Transporte Moderno – A indústria brasileira de caminhões perdeu espaço para montadoras asiáticas na exportação para países da América do Sul. O que explica essa perda?

Igor Calvet – Existem vários fatores: preço, posicionamento estratégico e escala global. Precisamos facilitar o acesso das nossas associadas às tecnologias desenvolvidas no exterior e fomentar a inovação local. Um ambiente de negócios mais previsível e competitivo ajuda a reverter essa tendência.

Transporte Moderno – A exportação também está no radar da nova gestão?

Igor Calvet – Sim, e com prioridade. Precisamos tornar nossos produtos mais competitivos no exterior. Isso passa por rever instrumentos de apoio à exportação, estimular novos acordos comerciais e simplificar o processo de comércio exterior. Temos que posicionar o Brasil como um player global relevante.

Transporte Moderno – Em relação à transição energética, qual o papel da Anfavea no setor de pesados?

Igor Calvet – A transição energética em veículos pesados exige atenção especial. São operações diferentes, rotas longas e características únicas. Por isso, defendemos uma estratégia tecnológica diversificada, que considere eletrificação, gás, biocombustíveis e soluções híbridas. Tudo adaptado à realidade brasileira

Transporte Moderno – Há estudos que projetam esse ritmo de adoção?

Igor Calvet – Sim, temos estudos robustos que avaliam a adoção de novas tecnologias nos próximos 10 a 15 anos, especialmente em pesados. Eles se baseiam em entrevistas com consumidores, executivos e análises técnicas. A eletrificação vai avançar, mas será um processo gradual, com múltiplas tecnologias coexistindo.

Transporte Moderno – O Brasil tem um perfil de frota de caminhões envelhecida. Como a Anfavea vê esse desafio?

Igor Calvet – É um tema prioritário. Renovar a frota significa mais segurança nas estradas, menos emissões e maior eficiência no transporte. Estamos trabalhando com o governo para criar mecanismos que estimulem essa renovação, como incentivos tributários e linhas de financiamento específicas. É uma política pública com efeitos positivos imediatos.

Transporte Moderno – E quanto ao financiamento para o setor? Há novas alternativas?

Igor Calvet – Sim, estamos discutindo mecanismos que permitam crédito mais acessível, sem distorcer o mercado. O antigo PSI Finame foi relevante em seu tempo, mas hoje buscamos soluções sustentáveis, que deem fôlego para os compradores e estimulem a renovação da frota, especialmente de pesados.

Transporte Moderno – Como você enxerga o papel dos caminhões a gás e do biometano na matriz logística?

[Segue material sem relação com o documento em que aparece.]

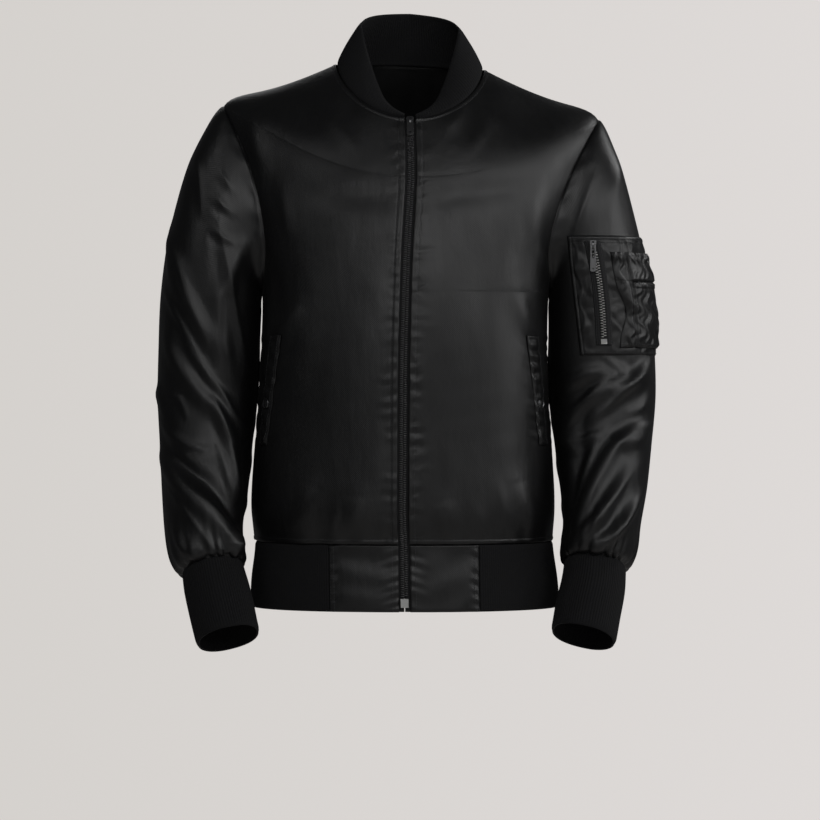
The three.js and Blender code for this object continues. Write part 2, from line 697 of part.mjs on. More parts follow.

Igor Calvet – O gás natural e o biometano são alternativas viáveis e com grande potencial no curto e médio prazo, especialmente no transporte pesado. O Brasil tem condições privilegiadas para produzir e distribuir esses combustíveis. Precisamos garantir segurança regulatória e ampliar a infraestrutura de abastecimento para consolidar esse caminho.

Transporte Moderno – Como a Anfavea pretende contribuir com a agenda ESG?

Igor Calvet – A indústria automotiva já vem investindo em processos mais limpos, materiais recicláveis e tecnologias de baixa emissão. A Anfavea tem um papel importante de articulação para que essas boas práticas se disseminem em toda a cadeia. Além disso, estamos estruturando métricas para acompanhar e reportar avanços de forma transparente.

Transporte Moderno – Há espaço para a indústria nacional ganhar protagonismo em tecnologia automotiva?

Igor Calvet – Sim, e precisamos acelerar nesse sentido. O Brasil tem centros de engenharia de excelência e talentos reconhecidos globalmente. Com o ambiente certo de negócios e estímulos à inovação, podemos desenvolver soluções locais, inclusive com potencial de exportação. Essa é uma das nossas metas estratégicas.